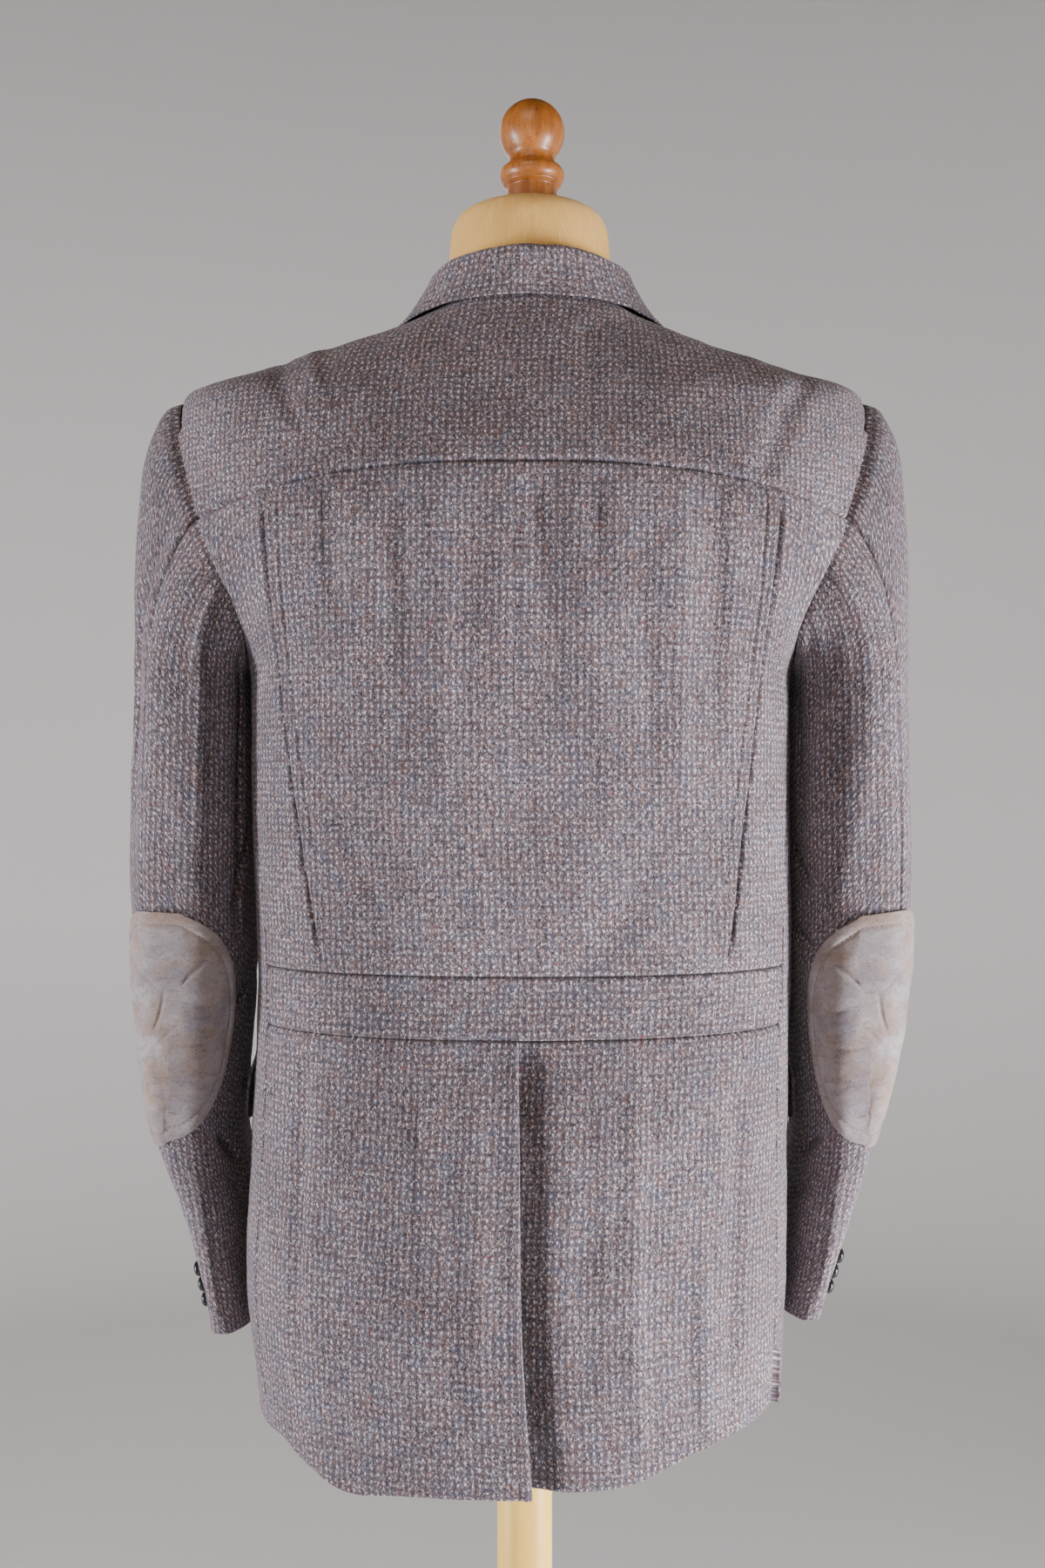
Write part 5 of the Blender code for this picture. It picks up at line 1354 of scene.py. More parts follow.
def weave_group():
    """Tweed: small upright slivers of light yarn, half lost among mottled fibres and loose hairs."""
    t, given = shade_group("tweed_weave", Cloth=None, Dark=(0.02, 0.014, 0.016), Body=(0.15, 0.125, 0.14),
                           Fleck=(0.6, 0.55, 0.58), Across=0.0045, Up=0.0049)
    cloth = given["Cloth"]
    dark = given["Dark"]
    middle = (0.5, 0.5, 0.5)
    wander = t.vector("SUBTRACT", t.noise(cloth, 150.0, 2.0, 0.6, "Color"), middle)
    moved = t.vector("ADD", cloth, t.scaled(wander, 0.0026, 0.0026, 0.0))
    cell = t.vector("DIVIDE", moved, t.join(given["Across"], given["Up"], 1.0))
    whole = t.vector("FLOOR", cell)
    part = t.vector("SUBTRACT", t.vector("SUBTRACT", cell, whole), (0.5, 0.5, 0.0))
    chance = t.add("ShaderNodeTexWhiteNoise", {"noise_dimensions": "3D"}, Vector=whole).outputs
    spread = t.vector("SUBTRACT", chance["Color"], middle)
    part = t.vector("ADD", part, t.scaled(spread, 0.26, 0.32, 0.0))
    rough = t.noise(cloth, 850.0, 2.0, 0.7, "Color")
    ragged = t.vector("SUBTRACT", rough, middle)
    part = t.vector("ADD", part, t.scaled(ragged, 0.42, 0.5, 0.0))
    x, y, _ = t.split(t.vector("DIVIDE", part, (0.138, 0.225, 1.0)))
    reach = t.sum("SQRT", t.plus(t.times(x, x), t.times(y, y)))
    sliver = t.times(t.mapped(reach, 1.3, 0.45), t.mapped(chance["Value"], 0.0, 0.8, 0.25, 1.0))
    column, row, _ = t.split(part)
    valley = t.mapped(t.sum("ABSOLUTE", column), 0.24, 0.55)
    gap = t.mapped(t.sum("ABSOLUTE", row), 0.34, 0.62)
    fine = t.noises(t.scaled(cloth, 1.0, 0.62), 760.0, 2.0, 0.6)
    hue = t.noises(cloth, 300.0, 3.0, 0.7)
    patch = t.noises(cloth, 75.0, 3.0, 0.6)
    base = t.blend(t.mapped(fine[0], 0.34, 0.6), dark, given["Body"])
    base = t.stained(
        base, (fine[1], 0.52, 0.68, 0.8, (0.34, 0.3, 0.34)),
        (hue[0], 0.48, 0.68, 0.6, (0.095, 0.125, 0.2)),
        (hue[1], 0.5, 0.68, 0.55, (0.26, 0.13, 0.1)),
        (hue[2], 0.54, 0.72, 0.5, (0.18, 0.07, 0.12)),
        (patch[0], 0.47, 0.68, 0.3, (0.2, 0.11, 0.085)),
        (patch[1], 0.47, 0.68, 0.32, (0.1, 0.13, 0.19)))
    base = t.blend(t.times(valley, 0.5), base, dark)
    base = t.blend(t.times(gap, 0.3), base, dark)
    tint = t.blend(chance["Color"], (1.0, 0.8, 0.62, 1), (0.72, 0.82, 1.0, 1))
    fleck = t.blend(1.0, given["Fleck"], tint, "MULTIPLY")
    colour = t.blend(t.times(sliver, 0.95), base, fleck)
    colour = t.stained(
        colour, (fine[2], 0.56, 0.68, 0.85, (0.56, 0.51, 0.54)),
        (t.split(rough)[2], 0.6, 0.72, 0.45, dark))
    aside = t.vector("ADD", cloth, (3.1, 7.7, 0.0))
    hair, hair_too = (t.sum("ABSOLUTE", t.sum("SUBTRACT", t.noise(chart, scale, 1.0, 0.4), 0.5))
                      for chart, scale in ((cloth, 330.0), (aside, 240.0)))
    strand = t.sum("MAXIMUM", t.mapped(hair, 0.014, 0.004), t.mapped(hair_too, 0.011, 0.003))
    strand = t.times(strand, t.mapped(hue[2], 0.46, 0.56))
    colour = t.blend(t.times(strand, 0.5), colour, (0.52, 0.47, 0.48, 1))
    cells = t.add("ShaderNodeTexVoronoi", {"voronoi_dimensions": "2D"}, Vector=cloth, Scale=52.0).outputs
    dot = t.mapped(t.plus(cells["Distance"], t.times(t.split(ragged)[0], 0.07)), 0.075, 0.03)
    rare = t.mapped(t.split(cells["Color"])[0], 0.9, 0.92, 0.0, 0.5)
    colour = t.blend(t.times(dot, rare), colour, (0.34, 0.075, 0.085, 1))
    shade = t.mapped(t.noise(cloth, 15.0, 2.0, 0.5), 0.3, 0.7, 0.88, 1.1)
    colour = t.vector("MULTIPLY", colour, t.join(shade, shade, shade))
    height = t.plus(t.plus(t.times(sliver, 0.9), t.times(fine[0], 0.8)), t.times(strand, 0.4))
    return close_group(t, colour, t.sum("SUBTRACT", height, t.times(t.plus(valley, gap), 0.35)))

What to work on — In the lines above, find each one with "part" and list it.

Answer —
Write part 5 of the Blender code for this picture. It picks up at line 1354 of scene.py. More parts follow.
    part = t.vector("SUBTRACT", t.vector("SUBTRACT", cell, whole), (0.5, 0.5, 0.0))
    part = t.vector("ADD", part, t.scaled(spread, 0.26, 0.32, 0.0))
    part = t.vector("ADD", part, t.scaled(ragged, 0.42, 0.5, 0.0))
    x, y, _ = t.split(t.vector("DIVIDE", part, (0.138, 0.225, 1.0)))
    column, row, _ = t.split(part)